Primus Buka Bimtek IKM di Bogor

Anggota DPR-RI Primus Yustisio dalam sambjutannya di acara pembukaan Bimtek IKM di Hotel Grand Cempaka Bogor)

Rabu (13/2/2019), bertempat di hotel Grand Cempaka, Mega Mendung Bogor, anggota DPR RI Komisi VI, Primus Yustisio, membuka acara Bimtek IKM bersama Kemenperin. Kegiatan ini melibatkan sekitar 200 lebih palaku usaha IKM di wilayah kabupaten Bogor.

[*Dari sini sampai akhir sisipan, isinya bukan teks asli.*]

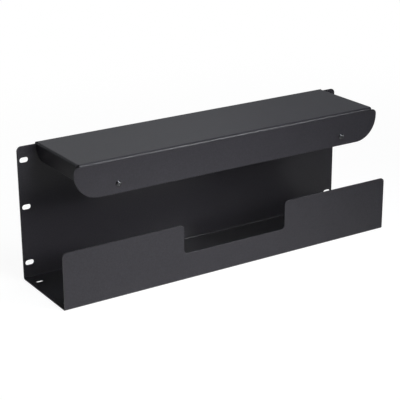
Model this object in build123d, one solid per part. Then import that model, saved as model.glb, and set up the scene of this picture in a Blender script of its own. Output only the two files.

Dalam sambutannya, dengan mengutip data Beppenas, Primus katakan, Indonesia membutuhkan ± 4 juta wirausahawan baru untuk turut mendorong penguatan struktur ekonomi nasional. Saat ini, rasio wirausahawan di dalam negeri berdasarkan data Kemenperin (2018), masih sekitar 3,1% dari total populasi penduduk atau sekitar 8,06 juta orang. Kita masih jauh tertinggal dengan negara selevel.

Sementara, berdasarkan World Economic Forum (2018), rasio wirausaha Singapura saat ini sudah mencapai angka 7%, sedangkan Malaysia berada di level 5%. Memang ukuran ekonomi kita besar dari sisi GDP. Tapi dari strukturnyaa, lebih banyak disumbang oleh konsumsi. Menurut RPJMN era Jokowi ekonomi direncanakan tumbuh 7%. Ini tidak akan terwujud dengan rasio wirausaha yang cuma 3,1%.

Data BPS (2018) mengkonfirmasi, bahwa pertumbuhan ekonomi 5,17%, lebih ditopang oleh konsumsi rumah tangga (RT) sebesar 2,74 persen. Kemudian disusul pembentukan modal tetap bruto (PMTB) atau investasi menyumbang 2,17 persen. Sementara, net ekspor tercatat minus 0,99 persen karena laju pertumbuhan impor yang lebih kencang dari ekspor. Adapun sisanya berasal dari konsumsi Lembaga Non Profit Rumah Tangga (0,1 persen) dan konsumsi pemerintah (0,38 persen).

Menurutnya, kalau dilihat dari struktur pertumbuhan ekonomi yang demikian, boleh dibilang, pertumbuhan ekonomi ini lebih banyak disumbang oleh kerja rakyat. Karena konsumsi rumah tangga (RT), yang paling tinggi berkontribusi terhadap pertumbuhan ekonomi 2018.

Memang hal ini juga perlu dilihat dari sisi kinerja pemerintah dan bank sentral dalam menjaga inflasi, agar daya beli masyarakat tetap stabil. Tapi dari sisi kontribusi, justru peran masyarakat yang lebih tinggi memberikan kontribusi terhadap pertumbuhan ekonomi nasioanal.

Masalahnya, struktur pertumbuhan ekonomi yang didominasi konsumsi, tidak sejalan dengan kemampuan pemerintah dari sisi produksi nasional untuk memenuhi kebutuhan masyarakat dalam negeri. Akibatnya kita menjadi negara yang malas produksi dan lebih doyan impor.

Hal inipun dapat dilihat dari kontribusi industri olahan/manufaktur yang belakangan kontribusinya terhadap PDB menurun. Sesuai data BPS (2018), Industri pengolahan berkontribusi sebesar 19,83% ke PDB. Angka ini turun dari kuartal sebelumnya yang sebesar 20,27% ke PDB. Mau tidak mau harus dibilang, bahwa ini gejala deindustrialisasi. Ini bukan pesimisme. Tapi sebatas mengingatkan, agar kita mawas diri. Waspada !

Paparan di atas, adalah gambaran makro terhadap struktur ekonomi kita yang rapuh. Kita tidak bisa terus menerus beralasan pada faktor eksternal. Tapi dari dalam, tidak mampu mendorong dan memperkuat struktur ekonomi dari sisi ranah industri.

Dengan demikian harapan politisi PAN ini, pendidikan dan pelatihan IKM adalah dalam rangka mempersiapkan SDM industrial berbasis pada keunggulan lokal. Kabupaten Bogor ini punya potensi ekonomi dari sisi IKM pertanian. Kalau ada SDM berbasis industrial yang mumpuni, juga ditopang oleh akses pembiayaan dan permodalan, maka ke depan IKM akan tumbuh sebagai salah satu kontributor ekonomi daerah bahkan nasional (Adm).